И, наконец, есть правила общественного восприятия тех или иных сообщений. Нельзя, чтобы в сообщениях, имеющих определенного адресата, содержался материал, который будет слишком легко опровергнут за счет общения адресата с описанным в этих сообщениях предметом. Если предметом описания являюсь я, то описывающий должен понимать, что я являюсь его современником и активно общаюсь с различными слоями своего общества. Поэтому нельзя наделять меня в описаниях качествами, которые общество, увидев меня, во мне не обнаружит. Нельзя говорить, что я карлик, потому что я не карлик. Нельзя обсуждать мою тщедушность, потому что я являюсь лицом с достаточно брутальной фактурой.
Я мог бы быть карликом и при этом… ну, не знаю, сэром Исааком Ньютоном. В любом случае, мои габариты никак не связаны с качеством производимого мною материала и моего мышления. И непонятно, при чем тут габариты вообще. Но если уже стали играть в игру под названием габариты, то она должна быть общественно достоверной.
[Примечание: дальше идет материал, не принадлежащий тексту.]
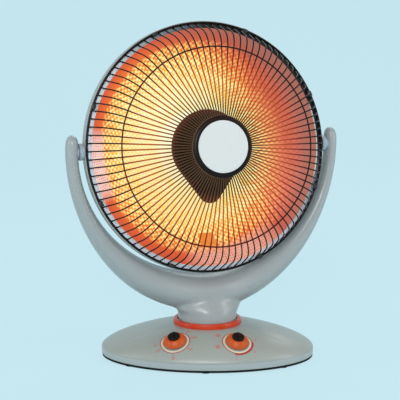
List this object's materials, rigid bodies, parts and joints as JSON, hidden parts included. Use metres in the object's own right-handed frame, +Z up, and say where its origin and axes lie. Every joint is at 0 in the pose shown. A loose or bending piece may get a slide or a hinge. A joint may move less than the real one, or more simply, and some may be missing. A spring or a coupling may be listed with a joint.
{
  "type": "parabolic heater",
  "caption": "Parabolic dish heater with a wire dome guard, tilting in a crescent yoke that swings on an oval base with two dials.",
  "frame": {"origin": "on the floor, below the axis on which the neck swings", "axes": "+Z up, -Y towards the front of the base, +X to the right as seen from the front"},
  "size_m": [0.3919, 0.2131, 0.4917],
  "materials": {
    "body_shell": "satin gloss",
    "base_shell": "satin gloss",
    "black_plastic": "satin",
    "rubber": "matt",
    "orange_plastic": "satin gloss",
    "knob_orange": "satin gloss",
    "cap_black": "gloss",
    "white_plastic": "satin",
    "disc_white": "satin",
    "steel": "plated",
    "iron": "raw",
    "wire_black": "powder coat",
    "hub_black": "satin gloss",
    "shield_dark": "satin",
    "dish_metal": "hammered, bright",
    "ceramic": "glazed ceramic",
    "lamp_glass": "clear",
    "filament": "glowing",
    "pivot_blue": "satin",
    "amber": "gloss"
  },
  "bodies": {
    "base": {"base_cover": "base_shell", "base_plate": "black_plastic", "base_feet": "rubber", "base_screws": "steel", "ballast_weight": "iron", "swivel_collar": "orange_plastic", "swivel_bush": "white_plastic", "swing_motor": "steel", "timer_unit": "white_plastic", "power_switch": "black_plastic", "control_nuts": "steel", "tip_switch": "black_plastic", "terminal_block": "white_plastic", "cord_gland": "rubber"},
    "yoke": {"neck_spindle": "steel", "spindle_screws": "steel", "spindle_nut": "steel", "swing_lever": "steel", "yoke_front": "body_shell", "yoke_rear": "body_shell", "yoke_screws": "steel", "pivot_bushes": "white_plastic"},
    "crank": {"crank_disc": "white_plastic"},
    "timer_dial": {"timer_knob": "knob_orange", "timer_cap": "cap_black", "timer_shaft": "steel"},
    "power_dial": {"power_knob": "knob_orange", "power_cap": "cap_black", "power_shaft": "steel"},
    "plunger": {"tip_plunger": "white_plastic"},
    "head": {"pivot_pins": "pivot_blue", "pivot_nuts": "steel", "rear_shell": "body_shell", "rear_cap": "body_shell", "cap_screws": "steel", "reflector": "dish_metal", "lamp_post": "steel", "lamp_bracket": "steel", "lamp_caps": "ceramic", "lamp_tube": "lamp_glass", "lamp_filament": "filament", "heat_shield": "shield_dark", "shield_posts": "steel", "sensor_plate": "amber", "guard_rim": "wire_black", "guard_wires": "wire_black", "guard_ring": "wire_black", "guard_hub": "hub_black", "hub_disc": "disc_white", "guard_clips": "black_plastic"}
  },
  "joints": [
    {"name": "head_swing", "type": "hinge", "parent": "base", "child": "yoke", "pos_m": [0, 0, 0.05], "axis": [0, 0, 1], "range_deg": [-60.9, 19.1]},
    {"name": "crank_turn", "type": "hinge", "parent": "base", "child": "crank", "pos_m": [0, 0.028, 0.016], "axis": [0, 0, 1], "range_deg": [-198.42, 62.58]},
    {"name": "head_tilt", "type": "hinge", "parent": "yoke", "child": "head", "pos_m": [-0.00285, 0.00747, 0.309], "axis": [0.9342, 0.3567, 0], "range_deg": [-20, 15]},
    {"name": "timer_turn", "type": "hinge", "parent": "base", "child": "timer_dial", "pos_m": [-0.0445, -0.07346, 0.03896], "axis": [-0.1379, -0.4269, 0.8937], "range_deg": [-300, 0]},
    {"name": "power_turn", "type": "hinge", "parent": "base", "child": "power_dial", "pos_m": [0.0445, -0.07346, 0.03896], "axis": [0.1379, -0.4269, 0.8937], "range_deg": [-135, 0]},
    {"name": "tip_press", "type": "slide", "parent": "base", "child": "plunger", "axis": [0, 0, 1], "range_m": [-0.004, 0], "stiffness_N_per_m": 60, "springref_m": -0.006}
  ],
  "couplings": [
    {"joint": "crank_turn", "follows": "head_swing", "ratio": 3.25}
  ]
}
В противном случае общество, не обнаружив заданных в описании габаритов, констатирует, что данные о габаритах неверные, и спросит, каковы остальные данные, например, данные о связи кремлевских группировок с кем бы то ни было.
Два указанных мною субкультурных свойства – истерическая холистическая магичность и произвольность описаний – суть свойства конспирологии и псевдопараполитики, а также их симбиоза. Это не свойства отдельных людей. Это свойства определенной культуры, являющейся вирусом, атакующим общественное сознание.
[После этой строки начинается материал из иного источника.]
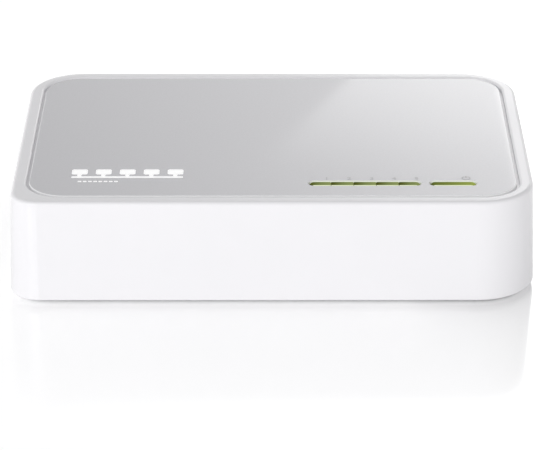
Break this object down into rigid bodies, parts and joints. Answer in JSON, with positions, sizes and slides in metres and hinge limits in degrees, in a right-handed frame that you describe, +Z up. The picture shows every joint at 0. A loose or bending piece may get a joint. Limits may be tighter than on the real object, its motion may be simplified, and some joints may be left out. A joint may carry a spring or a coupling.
{
  "type": "desktop network switch",
  "caption": "Low white desktop network switch with a silver-grey top panel, lit indicator bars at the front edge, and network sockets and a power jack in its rear wall.",
  "frame": {"origin": "middle of the footprint, on the surface that the feet stand on", "axes": "+X to the right as seen from the indicator side, +Y towards the rear sockets, +Z up"},
  "size_m": [0.1034, 0.07, 0.022],
  "materials": {
    "case_white": "glossy white moulding",
    "panel_silver": "high-gloss silver-grey insert",
    "lens_green": "clear moulding, lit yellow-green",
    "base_white": "fine satin texture",
    "label_silver": "blank satin film",
    "foot_rubber": "matte grey rubber",
    "screw_steel": "zinc-plated steel",
    "board_green": "solder mask over glass-fibre laminate",
    "port_black": "black moulding",
    "insert_black": "black moulding",
    "contact_gold": "gold flash over nickel",
    "contact_tin": "bright tin plate",
    "jack_black": "black moulding",
    "chip_black": "moulded epoxy",
    "ferrite_grey": "ferrite",
    "crystal_can": "drawn metal can",
    "capacitor_sleeve": "dark sleeve over an aluminium can",
    "lamp_clear": "clear epoxy",
    "resistor_black": "glazed ceramic chip",
    "capacitor_tan": "ceramic chip"
  },
  "bodies": {
    "switch_case": {"top_cover": "case_white", "top_panel": "panel_silver", "port_light_guide": "lens_green", "power_light_guide": "lens_green", "base_tray": "base_white", "rating_label": "label_silver", "foot_front_left": "foot_rubber", "foot_front_right": "foot_rubber", "foot_rear_left": "foot_rubber", "foot_rear_right": "foot_rubber", "case_screws": "screw_steel", "board_screws": "screw_steel", "circuit_board": "board_green", "port_block": "port_black", "power_jack_body": "jack_black", "power_jack_pin": "contact_tin", "power_jack_terminal": "contact_tin", "switch_chip": "chip_black", "switch_chip_leads": "contact_tin", "port_transformers": "chip_black", "port_transformer_leads": "contact_tin", "clock_crystal": "crystal_can", "filter_capacitors": "capacitor_sleeve", "regulator_chip": "chip_black", "regulator_chip_leads": "contact_tin", "power_inductor": "ferrite_grey", "indicator_lamps": "lamp_clear", "chip_resistors": "resistor_black", "chip_capacitors": "capacitor_tan", "port_1_contact_plate": "insert_black", "port_1_rear_block": "insert_black", "port_1_wires": "contact_gold", "port_2_contact_plate": "insert_black", "port_2_rear_block": "insert_black", "port_2_wires": "contact_gold", "port_3_contact_plate": "insert_black", "port_3_rear_block": "insert_black", "port_3_wires": "contact_gold", "port_4_contact_plate": "insert_black", "port_4_rear_block": "insert_black", "port_4_wires": "contact_gold", "port_5_contact_plate": "insert_black", "port_5_rear_block": "insert_black", "port_5_wires": "contact_gold"},
    "port_1_contacts": {"port_1_springs": "contact_gold"},
    "port_2_contacts": {"port_2_springs": "contact_gold"},
    "port_3_contacts": {"port_3_springs": "contact_gold"},
    "port_4_contacts": {"port_4_springs": "contact_gold"},
    "port_5_contacts": {"port_5_springs": "contact_gold"},
    "power_leaf": {"power_jack_leaf": "contact_tin"}
  },
  "joints": [
    {"name": "port_1_spring_bend", "type": "hinge", "parent": "switch_case", "child": "port_1_contacts", "pos_m": [-0.0342, 0.0323, 0.0161], "axis": [-1, 0, 0], "range_deg": [0, 12], "stiffness_Nm_per_rad": 0.2},
    {"name": "port_2_spring_bend", "type": "hinge", "parent": "switch_case", "child": "port_2_contacts", "pos_m": [-0.0202, 0.0323, 0.0161], "axis": [-1, 0, 0], "range_deg": [0, 12], "stiffness_Nm_per_rad": 0.2},
    {"name": "port_3_spring_bend", "type": "hinge", "parent": "switch_case", "child": "port_3_contacts", "pos_m": [-0.0062, 0.0323, 0.0161], "axis": [-1, 0, 0], "range_deg": [0, 12], "stiffness_Nm_per_rad": 0.2},
    {"name": "port_4_spring_bend", "type": "hinge", "parent": "switch_case", "child": "port_4_contacts", "pos_m": [0.0078, 0.0323, 0.0161], "axis": [-1, 0, 0], "range_deg": [0, 12], "stiffness_Nm_per_rad": 0.2},
    {"name": "port_5_spring_bend", "type": "hinge", "parent": "switch_case", "child": "port_5_contacts", "pos_m": [0.0218, 0.0323, 0.0161], "axis": [-1, 0, 0], "range_deg": [0, 12], "stiffness_Nm_per_rad": 0.2},
    {"name": "power_leaf_bend", "type": "hinge", "parent": "switch_case", "child": "power_leaf", "pos_m": [0.0363, 0.0325, 0.00805], "axis": [1, 0, 0], "range_deg": [0, 8], "stiffness_Nm_per_rad": 0.08}
  ]
}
Я хочу успокоить читателя, заверив его, что «сливы», которые я буду обсуждать ниже, более ценны, нежели описания оппонентами моих фактурных и иных качеств. В противном случае я не стал бы их рассматривать. Вообще же если конспирология просто вредна и абсолютно бесполезна, то псевдопараполитика крайне вредна, но не бесполезна. С ее рассмотрения я и начну описание одного реального конфликта, который в этих псевдопараполитических «эманациях» искажается, мистифицируется, но…
Но при этом еще и высвечивается. Постараемся очистить все от искажений и мистификаций. И в любом случае попытаемся уйти от мизерности «мебельной» темы. При том, что эта мизерность будет мучить нас вплоть до конца нашего конкретного рассмотрения.